Many Internet news sites are nothing more than aggregators, not original news reporters. Without the originators, there would be no aggregation possible. More important, perhaps, are the findings of the Columbia Journalism Review. Its survey (see the New York Times article linked earlier) found that 16% of the respondents didn’t fact check online-only content at all and that of those that did fact check online content, 27% used a less-stringent process than they used for their print offering. How reliable can those sources be? Would you want your lawmakers or your doctors to make decisions based on unverified information?

Consequently, I’m inclined to think that Rupert is right. I’m not sure that the New York Post is worthy of being behind a paywall, but I have no doubt about the worthiness of, for example, the Wall Street Journal, the Financial Times, The Economist, and the New York Times — that is newspapers with high credibility and well-deserved reputations as news originators. Keeping news originators alive and healthy is important to keeping alive and healthy democratic institutions.

Perhaps Rupert is right this time.

Editor’s Note: Rich Adin is an editor and owner of Freelance Editorial Services, a provider of editorial and production services to publishers and authors. This is reprinted, with permission, from his An American Editor blog. PB


  1. There will always be “casual” news, news largely without in-depth coverage and detail, that can be had by any source. But for more specific information, for information on special topics and specialty-interest subjects, people demonstrate that they are willing to pay to get that desired info. That’s what subscription services are about, and there’s no reason to expect that they can’t be translated to the web.

    There are, of course, ads to pay for content, and there may be other ways of paying for content that haven’t been devised or perfected yet. We’ll see what pans out the best in the long run. But subscriptions work, and they’ll continue to do so for many news sources.

  2. There are news sources for which consumers are willing to pay, I believe. However, with a few exceptions, publishers seem to have chipped away at the more “expensive” brand values (original reporting, proofreading, in-depth features) in order to maximize on advertiser presence. Suspect that what many publishers will find that the level of quality and personality which attracted advertisers is not necessarily the same as the one which attracts readers. There may need to be a return to basics with the models.

  3. You suggest, Rich, that good, investigative, fact-based, news reporting, costs money; therefore, subscribers ought to pay to read the results online.

    But consider that if costs were all, then broadcast news should not exist. TV news costs a lot more than paper-news; yet it gets along with ad revenues alone.

    Similarly, the very example of print gives your basic theory the lie: newspapers, the fount and bastion of the sort of reporting you admire and think we all should pay for, sell for almost nothing. The cost of the daily paper today is the same (inflation-adjusted) as it was 100 years ago, when it cost a nickel. Playboy and Maxim and Cosmopolitan magazines, on the contrary, cost 2-3 times as much. To follow your reasoning, the New York Times ought to cost somewhere in the neighborhood of $10/copy. Are you willing to pay that? I didn’t think so.

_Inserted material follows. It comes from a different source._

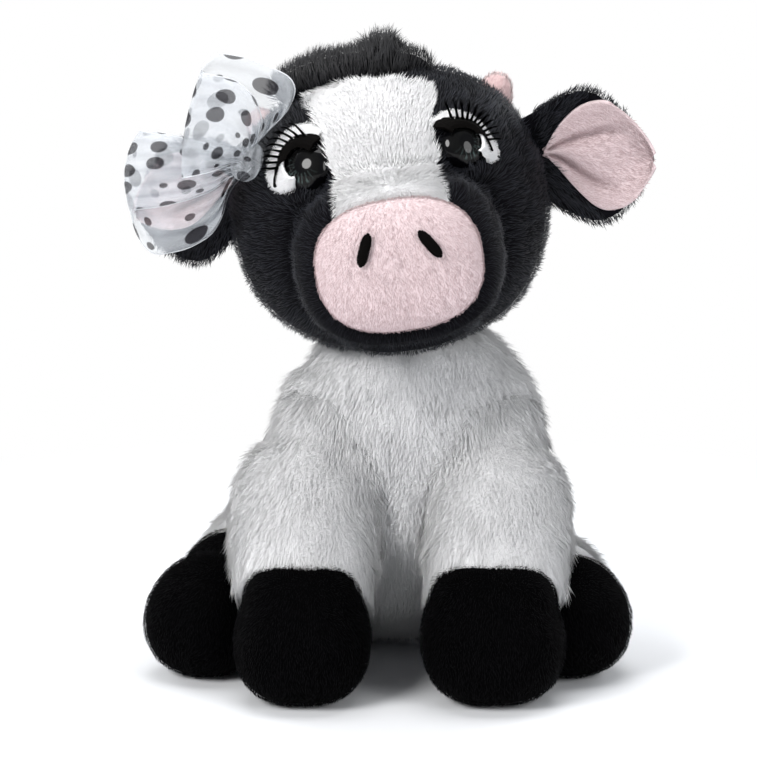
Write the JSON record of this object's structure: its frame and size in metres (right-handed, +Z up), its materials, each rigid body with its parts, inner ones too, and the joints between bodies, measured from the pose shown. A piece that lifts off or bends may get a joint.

    Newspapers are not, after all, in the ‘news’ business at all. The per-copy costs merely cover (most) of the printing fees and are nominal; most of their revenue and the money to pay the top reporters comes from ads.

    Newspapers are in the advertising business. And they are doing a very bad job of it, so far. online.

    — asotir

  4. The newspapers problem isn’t the internet itself, but started years before that. The problem is that if they erected a paywall then somebody else would just rewrite the story: “NYT reports that…” The problem is that they gave away the copyright on their stories when they turned a blind eye to this (and sometimes did it themselves). So the decline in the newspaper business started long before the internet.

    Also, regarding NYT and WSJ. I do not pay for them, nor would I. From what I can judge of their reporting on areas of which I am knowledgeable their reporting is bad. I suspect most people trust them mostly out of habit. The Economist still has quality, and as long as you take anything they write with a pinch of salt they are worth a subscription.

  5. @asotir: You suggest TV-based ad revenues aren’t enough to support TV news. I doubt that. Ad revenues for television are pretty high, even for local stations… they can more than cover the news they present, keeping in mind that TV news is, by nature, limited by the time format and therefore not detailed or comprehensive.

    Your point about newspapers versus magazines is to the point: Magazines are specialty products, and so, have more of a draw to people interested in those specialties. General news may never have that draw, except in a few cases, but specialty news has it. That’s where the revenue will come from, as opposed to the general news services.

    @Johan: You raise a good point. Lax copyright and “fair use” guidelines have taken most of the value out of general news, specifically because anyone can “cut and paste” it to anyone else’s content. But as news services move to an all-online service, I’d expect they will seek to change those rules, and prevent other sources from using their content, or force them to pay for every use of their content. Maybe that will be where their revenue will come from…

  6. I read the newspaper avidly. It is my one form of continuous fiction.

    — Aneurin Bevan

    When are people going to stop perpetuating the myth of an “objective” press. If the internet has proved anything, it is that these traditional news organizations think they are the Ministry of Truth. Most “in depth” articles are just advertisements. It has been that way since the middle of the 1800’s. One who believes in the Bible might say that the news agencies are “the mouth of the Beast”.

    I trust the EFF more than the NYT any day of the week and twice on Sunday.

    @Steve Jordan: “Lax copyright”? Are you completely insane? Copyright is more oppressive today than at any period in history. Let us hope that Rupert — luddite geezer that he is — is never allowed make his evil machinations a reality. The First Amendment is much more important that Rupert’s paycheck.

  7. I’ve spent the past ten years hearing about how advertising makes everything free. I think, ultimately, someone has to pay for something…otherwise who pays for the advertising.

    You’re dead-on-right that real news is not free to produce. And TV is a great case study for what happens to news when its free and advertiser-supported (it’s all ‘the latest blonde murder’ all the time).

    The world is big enough to support multiple revenue models and I’m sure there will continue to be free news. But yes, someone has to pay and reliance on advertising has got to create some biases.